Seal_of_the_Town_of_Palm_Beach_Florida

Two former town officials are urging the Town Council to act decisively to strengthen retirement benefits for the town’s non-union public safety workers.

They want to reverse a worrisome trend toward high employee turnover in the police and fire-rescue departments.

Former Mayor Jack McDonald and former council President David Rosow submitted letters to the Daily News for publication in advance of Tuesday’s council meeting. At 11 a.m., the council is schedule to discuss a study that found retirement benefits for the town’s public safety workers are not competitive with those offered in the majority of comparable departments in the local job market.

In his letter, McDonald urged the council to modify “disastrous” pension changes it enacted in 2012, when the council made deep cuts to a defined benefit plan for police and firefighters and created a companion defined contribution plan, creating a “hybrid” that has proven unpopular with the public safety workers.

Dozens of public safety employees have since left the town’s employment each year, creating a loss of experienced workers in both departments.

McDonald, who was mayor from 2005-2011, has appeared before the council and its Finance and Taxation Committee several times since March 2015 to ask for improved compensation, public safety pension revisions and good-faith negotiation of a contract with the rank-and-file firefighters, who are represented by a union.

McDonald said the study, done by consulting firm Mercer and funded by the Palm Beach Police Foundation and Palm Beach Civic Association, “provides the facts to support the necessary modifications.”

“The thought of 64-year-old police and fire personnel making traffic stops and entering burning buildings is discomforting,” he wrote.

When it made the changes in 2012, the council extended to 65 the retirement age for public safety workers while cutting a multiplier used, along with a worker’s salary and years of employment, to determine his or her pension payments.

Rosow, who was council president from 2009-14, noted in his letter that the pension cuts were made following the collapse of the stock market in 2008, and followed three years of study. The council said the changes were necessary so the pension plan would be sustainable over time.

Many other municipalities were faced with the same challenges as Palm Beach. “The council believed other municipalities would follow,” Rosow wrote. “No one did and we were an outlier.”

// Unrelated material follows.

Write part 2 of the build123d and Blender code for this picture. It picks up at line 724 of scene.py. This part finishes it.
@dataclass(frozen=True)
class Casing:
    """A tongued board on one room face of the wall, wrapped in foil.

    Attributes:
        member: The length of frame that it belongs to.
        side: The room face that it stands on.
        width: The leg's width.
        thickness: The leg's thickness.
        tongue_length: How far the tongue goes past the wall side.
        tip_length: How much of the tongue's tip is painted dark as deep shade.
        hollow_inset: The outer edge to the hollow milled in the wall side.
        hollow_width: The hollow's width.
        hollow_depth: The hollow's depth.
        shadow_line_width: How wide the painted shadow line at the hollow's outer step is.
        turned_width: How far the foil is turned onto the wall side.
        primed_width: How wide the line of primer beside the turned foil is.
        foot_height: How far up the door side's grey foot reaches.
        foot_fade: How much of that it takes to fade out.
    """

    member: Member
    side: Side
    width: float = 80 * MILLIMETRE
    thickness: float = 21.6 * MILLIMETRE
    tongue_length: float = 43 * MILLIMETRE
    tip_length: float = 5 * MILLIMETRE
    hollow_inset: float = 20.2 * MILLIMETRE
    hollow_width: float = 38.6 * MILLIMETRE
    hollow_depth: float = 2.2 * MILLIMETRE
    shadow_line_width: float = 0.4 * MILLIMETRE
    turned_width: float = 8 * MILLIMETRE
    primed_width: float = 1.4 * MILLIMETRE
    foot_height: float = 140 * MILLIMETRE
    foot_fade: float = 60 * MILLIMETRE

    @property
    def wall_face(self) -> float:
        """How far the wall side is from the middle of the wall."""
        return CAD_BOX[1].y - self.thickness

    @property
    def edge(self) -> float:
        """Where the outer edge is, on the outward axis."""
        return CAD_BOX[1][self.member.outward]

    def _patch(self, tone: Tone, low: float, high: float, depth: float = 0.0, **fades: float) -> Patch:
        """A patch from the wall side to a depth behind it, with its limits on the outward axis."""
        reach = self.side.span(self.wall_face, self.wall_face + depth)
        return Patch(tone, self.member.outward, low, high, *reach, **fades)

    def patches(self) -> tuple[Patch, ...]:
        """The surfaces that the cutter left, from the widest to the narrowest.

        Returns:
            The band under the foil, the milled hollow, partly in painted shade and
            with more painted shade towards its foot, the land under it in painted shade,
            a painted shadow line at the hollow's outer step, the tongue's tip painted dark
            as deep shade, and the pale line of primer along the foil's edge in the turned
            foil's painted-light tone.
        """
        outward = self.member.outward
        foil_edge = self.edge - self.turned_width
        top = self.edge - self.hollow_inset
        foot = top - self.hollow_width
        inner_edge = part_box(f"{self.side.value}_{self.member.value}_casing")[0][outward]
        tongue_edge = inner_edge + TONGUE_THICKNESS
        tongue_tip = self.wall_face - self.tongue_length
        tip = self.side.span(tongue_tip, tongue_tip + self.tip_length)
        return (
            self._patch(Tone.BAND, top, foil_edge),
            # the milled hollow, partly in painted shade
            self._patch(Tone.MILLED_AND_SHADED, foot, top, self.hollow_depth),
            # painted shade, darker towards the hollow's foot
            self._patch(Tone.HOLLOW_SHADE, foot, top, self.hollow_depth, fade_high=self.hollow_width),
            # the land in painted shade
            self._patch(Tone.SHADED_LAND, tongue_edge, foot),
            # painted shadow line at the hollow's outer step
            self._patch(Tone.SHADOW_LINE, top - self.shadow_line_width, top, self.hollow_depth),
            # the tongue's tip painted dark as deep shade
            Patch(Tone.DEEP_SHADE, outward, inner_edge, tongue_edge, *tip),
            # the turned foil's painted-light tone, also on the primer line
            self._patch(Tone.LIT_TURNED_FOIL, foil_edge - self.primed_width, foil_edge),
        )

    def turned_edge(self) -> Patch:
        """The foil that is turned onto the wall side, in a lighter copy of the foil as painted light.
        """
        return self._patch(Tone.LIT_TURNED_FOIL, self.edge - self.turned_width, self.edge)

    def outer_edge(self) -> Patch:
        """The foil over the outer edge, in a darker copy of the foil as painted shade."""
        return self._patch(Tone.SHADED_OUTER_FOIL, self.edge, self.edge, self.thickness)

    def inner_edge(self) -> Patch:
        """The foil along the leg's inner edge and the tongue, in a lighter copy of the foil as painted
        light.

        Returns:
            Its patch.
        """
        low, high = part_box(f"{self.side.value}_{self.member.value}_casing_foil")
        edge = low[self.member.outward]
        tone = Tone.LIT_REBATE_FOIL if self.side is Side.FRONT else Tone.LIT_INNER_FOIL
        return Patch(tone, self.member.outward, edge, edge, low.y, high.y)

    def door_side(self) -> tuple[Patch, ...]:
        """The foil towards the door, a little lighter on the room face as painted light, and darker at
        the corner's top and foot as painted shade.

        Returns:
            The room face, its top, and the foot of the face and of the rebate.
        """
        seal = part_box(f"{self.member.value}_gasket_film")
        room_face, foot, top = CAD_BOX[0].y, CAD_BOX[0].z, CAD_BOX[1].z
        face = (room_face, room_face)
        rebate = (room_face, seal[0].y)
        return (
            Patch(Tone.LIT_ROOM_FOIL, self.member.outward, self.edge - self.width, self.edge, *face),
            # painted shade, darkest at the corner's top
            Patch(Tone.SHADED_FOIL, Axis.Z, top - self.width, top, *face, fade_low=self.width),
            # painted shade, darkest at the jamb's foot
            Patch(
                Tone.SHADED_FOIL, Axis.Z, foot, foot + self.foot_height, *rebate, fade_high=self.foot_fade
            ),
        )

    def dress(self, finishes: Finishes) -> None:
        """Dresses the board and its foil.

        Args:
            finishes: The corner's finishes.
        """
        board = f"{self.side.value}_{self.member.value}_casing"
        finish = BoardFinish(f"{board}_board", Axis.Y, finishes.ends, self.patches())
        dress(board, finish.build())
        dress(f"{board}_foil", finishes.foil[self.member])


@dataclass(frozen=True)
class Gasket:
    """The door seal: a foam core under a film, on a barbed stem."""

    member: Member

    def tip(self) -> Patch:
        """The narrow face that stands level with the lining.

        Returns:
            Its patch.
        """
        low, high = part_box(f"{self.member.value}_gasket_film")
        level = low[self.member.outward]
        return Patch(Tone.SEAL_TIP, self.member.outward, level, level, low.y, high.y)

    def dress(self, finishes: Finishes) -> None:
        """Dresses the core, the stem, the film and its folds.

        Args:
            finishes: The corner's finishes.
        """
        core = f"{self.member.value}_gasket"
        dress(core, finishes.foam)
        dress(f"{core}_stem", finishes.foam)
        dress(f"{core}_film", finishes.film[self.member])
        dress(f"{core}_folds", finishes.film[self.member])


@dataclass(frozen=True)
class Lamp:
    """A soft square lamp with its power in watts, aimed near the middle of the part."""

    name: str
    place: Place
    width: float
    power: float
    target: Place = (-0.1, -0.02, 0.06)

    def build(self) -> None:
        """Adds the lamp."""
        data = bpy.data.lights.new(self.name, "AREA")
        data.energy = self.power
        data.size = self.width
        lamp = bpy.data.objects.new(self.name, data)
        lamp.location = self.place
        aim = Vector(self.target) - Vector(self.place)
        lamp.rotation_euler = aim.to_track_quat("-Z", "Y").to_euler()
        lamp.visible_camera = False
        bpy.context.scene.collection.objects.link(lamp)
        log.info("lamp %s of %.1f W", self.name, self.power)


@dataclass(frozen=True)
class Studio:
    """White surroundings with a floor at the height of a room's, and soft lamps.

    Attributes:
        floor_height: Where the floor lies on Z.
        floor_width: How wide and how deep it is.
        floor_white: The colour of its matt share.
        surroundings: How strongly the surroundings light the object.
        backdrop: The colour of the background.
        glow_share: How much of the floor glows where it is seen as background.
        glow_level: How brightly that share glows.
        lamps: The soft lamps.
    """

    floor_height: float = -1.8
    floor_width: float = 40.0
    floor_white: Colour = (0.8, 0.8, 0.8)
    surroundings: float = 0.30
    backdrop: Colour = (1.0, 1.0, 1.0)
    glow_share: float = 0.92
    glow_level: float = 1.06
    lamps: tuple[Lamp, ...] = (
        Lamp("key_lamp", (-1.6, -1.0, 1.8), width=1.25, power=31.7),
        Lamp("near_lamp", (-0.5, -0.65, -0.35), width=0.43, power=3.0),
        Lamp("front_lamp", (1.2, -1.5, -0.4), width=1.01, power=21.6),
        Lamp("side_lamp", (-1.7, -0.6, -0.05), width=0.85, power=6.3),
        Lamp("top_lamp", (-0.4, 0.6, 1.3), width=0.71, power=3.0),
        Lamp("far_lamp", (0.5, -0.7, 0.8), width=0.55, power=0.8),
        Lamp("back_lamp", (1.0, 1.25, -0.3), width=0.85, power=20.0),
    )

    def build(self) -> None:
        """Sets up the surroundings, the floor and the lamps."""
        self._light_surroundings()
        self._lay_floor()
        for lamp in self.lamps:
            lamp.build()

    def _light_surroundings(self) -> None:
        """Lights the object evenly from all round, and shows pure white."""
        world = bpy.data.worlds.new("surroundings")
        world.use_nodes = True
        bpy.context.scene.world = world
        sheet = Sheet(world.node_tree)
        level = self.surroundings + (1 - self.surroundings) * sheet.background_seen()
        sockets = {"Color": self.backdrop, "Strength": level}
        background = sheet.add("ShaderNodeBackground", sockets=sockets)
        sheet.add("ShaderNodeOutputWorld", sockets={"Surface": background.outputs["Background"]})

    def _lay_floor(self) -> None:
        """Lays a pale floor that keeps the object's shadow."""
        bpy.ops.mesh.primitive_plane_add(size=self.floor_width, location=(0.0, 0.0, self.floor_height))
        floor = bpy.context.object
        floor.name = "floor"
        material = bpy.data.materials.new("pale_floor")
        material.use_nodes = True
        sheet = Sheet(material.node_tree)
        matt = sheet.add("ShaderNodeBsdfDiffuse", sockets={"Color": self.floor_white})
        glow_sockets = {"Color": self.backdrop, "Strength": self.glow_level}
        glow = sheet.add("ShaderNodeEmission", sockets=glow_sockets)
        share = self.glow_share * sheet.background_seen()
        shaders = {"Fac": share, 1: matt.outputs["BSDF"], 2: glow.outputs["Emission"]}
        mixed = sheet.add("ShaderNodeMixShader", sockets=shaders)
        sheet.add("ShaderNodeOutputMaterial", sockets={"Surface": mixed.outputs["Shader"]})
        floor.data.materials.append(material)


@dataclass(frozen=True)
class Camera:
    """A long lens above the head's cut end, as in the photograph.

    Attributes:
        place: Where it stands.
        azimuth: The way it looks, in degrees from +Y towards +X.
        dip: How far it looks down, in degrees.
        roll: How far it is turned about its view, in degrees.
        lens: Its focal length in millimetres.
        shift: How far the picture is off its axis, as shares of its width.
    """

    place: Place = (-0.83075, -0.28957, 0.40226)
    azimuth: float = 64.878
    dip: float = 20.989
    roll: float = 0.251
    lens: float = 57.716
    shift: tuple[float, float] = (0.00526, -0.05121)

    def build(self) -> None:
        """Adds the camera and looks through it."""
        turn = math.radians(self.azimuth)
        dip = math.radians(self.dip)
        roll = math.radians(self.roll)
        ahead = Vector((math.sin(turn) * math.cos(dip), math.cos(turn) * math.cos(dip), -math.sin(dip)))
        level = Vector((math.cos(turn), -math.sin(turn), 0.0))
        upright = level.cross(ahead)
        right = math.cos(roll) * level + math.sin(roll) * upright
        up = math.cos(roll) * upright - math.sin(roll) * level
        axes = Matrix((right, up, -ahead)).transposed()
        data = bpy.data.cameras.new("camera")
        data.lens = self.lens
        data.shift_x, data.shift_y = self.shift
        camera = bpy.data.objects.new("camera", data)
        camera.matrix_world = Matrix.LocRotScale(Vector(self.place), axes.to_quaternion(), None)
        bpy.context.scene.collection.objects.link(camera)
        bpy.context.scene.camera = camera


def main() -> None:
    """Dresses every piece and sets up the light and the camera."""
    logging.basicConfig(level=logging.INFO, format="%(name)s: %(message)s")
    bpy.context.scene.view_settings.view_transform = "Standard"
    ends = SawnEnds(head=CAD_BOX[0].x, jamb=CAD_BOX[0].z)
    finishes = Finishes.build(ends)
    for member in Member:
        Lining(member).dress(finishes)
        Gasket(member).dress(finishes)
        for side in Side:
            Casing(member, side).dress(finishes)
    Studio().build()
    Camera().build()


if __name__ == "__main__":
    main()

Rosow said it is time for the council to act: “When a decision is apparently wrong, it must be corrected.”

The most pressing issue is that public safety employees in other municipal departments have a defined benefit pension plan instead of the hybrid plan the town went to in 2012, and public safety employees don’t value a hybrid plan, Mercer’s report said.

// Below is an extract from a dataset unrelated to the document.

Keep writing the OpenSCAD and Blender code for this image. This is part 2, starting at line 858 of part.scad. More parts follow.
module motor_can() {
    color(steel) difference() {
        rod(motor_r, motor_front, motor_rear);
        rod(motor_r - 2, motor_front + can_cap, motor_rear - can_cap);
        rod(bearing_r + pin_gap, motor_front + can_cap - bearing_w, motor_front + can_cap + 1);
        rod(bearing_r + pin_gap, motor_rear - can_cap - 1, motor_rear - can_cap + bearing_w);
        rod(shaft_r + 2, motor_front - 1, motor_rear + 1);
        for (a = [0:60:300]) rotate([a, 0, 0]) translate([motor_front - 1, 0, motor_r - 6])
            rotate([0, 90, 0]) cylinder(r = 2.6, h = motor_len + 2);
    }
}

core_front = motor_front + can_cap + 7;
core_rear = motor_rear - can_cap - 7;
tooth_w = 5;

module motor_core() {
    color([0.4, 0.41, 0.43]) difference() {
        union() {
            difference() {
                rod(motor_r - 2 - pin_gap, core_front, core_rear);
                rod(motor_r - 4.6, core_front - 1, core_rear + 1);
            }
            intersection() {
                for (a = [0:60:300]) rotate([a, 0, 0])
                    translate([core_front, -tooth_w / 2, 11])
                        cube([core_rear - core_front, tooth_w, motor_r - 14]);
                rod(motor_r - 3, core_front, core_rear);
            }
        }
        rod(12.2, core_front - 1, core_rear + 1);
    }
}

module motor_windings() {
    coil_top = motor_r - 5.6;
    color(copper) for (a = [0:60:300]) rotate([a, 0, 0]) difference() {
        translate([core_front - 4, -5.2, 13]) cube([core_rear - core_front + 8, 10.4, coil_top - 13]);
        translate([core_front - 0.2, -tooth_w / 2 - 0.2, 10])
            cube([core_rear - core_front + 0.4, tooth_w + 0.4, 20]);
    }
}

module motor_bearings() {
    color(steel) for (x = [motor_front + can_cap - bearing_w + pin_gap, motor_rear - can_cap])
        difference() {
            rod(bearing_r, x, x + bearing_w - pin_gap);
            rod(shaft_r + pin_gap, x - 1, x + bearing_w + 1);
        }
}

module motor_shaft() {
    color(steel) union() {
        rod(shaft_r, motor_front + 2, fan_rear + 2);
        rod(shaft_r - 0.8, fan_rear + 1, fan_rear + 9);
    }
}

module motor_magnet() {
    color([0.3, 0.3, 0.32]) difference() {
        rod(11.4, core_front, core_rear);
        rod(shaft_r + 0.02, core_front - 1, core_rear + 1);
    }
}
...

Public safety employees want to retire at a younger age than general employees do, and they are willing to contribute a higher percentage of their pay to the town’s retirement system, a recent town survey found.

The 56-page Mercer report was presented March 30 to the council’s Finance and Taxation Committee, chaired by council President Michael Pucillo with Councilman Richard Kleid.

In response, Pucillo recommended lowering the retirement age to 56 instead of 65; boosting the multiplier to 2.75 instead of 1.25; and stepping up employee contributions to 10 percent instead of 6.47 percent (including 2.47 to the defined benefit plan and a mandatory 4 percent to the defined contribution plan).

Kleid supported Pucillo’s recommendations but wants the council to consider raising the multiplier even higher than 2.75, and making the retirement age younger than 56.

The changes proposed by Pucillo would apply to police officers and to non-union supervisors in the Fire-Rescue Department. The rank-and-file firefighters (who pay 4.82 percent into the system) are represented by a union so, legally, any changes to their pension benefits can only be done through negotiation, Pucillo said.

The committee requested more financial information about the cost of making changes and recommended the council hear that information at Tuesday’s meeting.

But Pucillo said that, if the changes are enacted by the council, the cost of the revised pension plan will be less than the existing hybrid plan. That is because the town would no longer have to put an 8 percent match into the employees’ defined contribution plan. “That’s over a half million dollars a year,” Pucillo said. “We could scrap that.”

Rosow said he supports the proposed changes before the council.

McDonald has said the beauty and other perks of living in Palm Beach are meaningless if the residents don’t feel safe. To feel safe, they need public safety departments that are second to none.

“What else is there to consider?” he wrote.